See Collins v. Am. Red Cross, 715 F.3d 994, 999 (7th Cir. 2013); Brown v. Advocate
S. Suburban Hosp., 700 F.3d 1101, 1105 (7th Cir. 2012).
This argument goes nowhere. As evidence of sex discrimination, Dixon points to
what he views as Smith’s tolerance in her department of a “culture of sexist animus
toward men,” notes from his doctors explaining some of his absences, and—in his
view—the Department’s failure to warn him that his attendance was a problem despite
the scheduler’s reassurances and the Branch Chief’s promise to work with those with
attendance issues. But none of this is direct evidence of sex discrimination, with the
possible exception of Smith’s one remark that an employee’s question could be ignored
because he was “just a man.” Dixon was assigned to Smith’s department for only part of
his year‐long employment at the Processing Center, and he offered nothing
contradicting the Department’s evidence that he had 17 unapproved absences, was
tardy for work on 27 days, and did not call in at all on August 4, 2006. Moreover, the
Department did warn Dixon, both in its orientation materials and again when he was
counseled in November 2005, that his absences were a problem that could lead to
termination of his employment.

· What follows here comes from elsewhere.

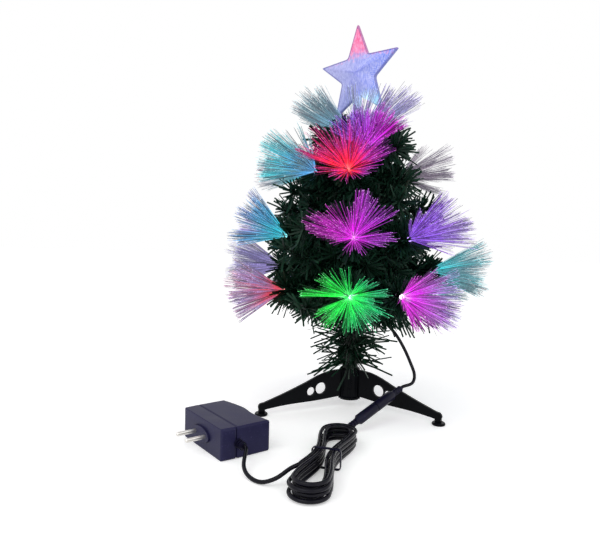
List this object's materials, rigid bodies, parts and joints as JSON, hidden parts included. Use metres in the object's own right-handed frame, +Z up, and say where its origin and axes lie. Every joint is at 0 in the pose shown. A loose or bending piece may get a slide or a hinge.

Further, Dixon did not inform management that some
of his female coworkers were making comments disparaging men, and the one
comment he attributes to Smith is not evidence that the Branch Chief’s decision to fire
him was discriminatory. See Davis v. Time Warner Cable of Se. Wis., L.P., 651 F.3d 664, 672
(7th Cir. 2011); Petts v. Rockledge Furniture LLC, 534 F.3d 715, 722–23 (7th Cir. 2008);
Hemsworth v. Quotesmith.com, Inc., 476 F.3d 487, 491 (7th Cir. 2007).
We have considered Dixon’s other arguments, and none merits discussion.
Accordingly, the judgment is AFFIRMED.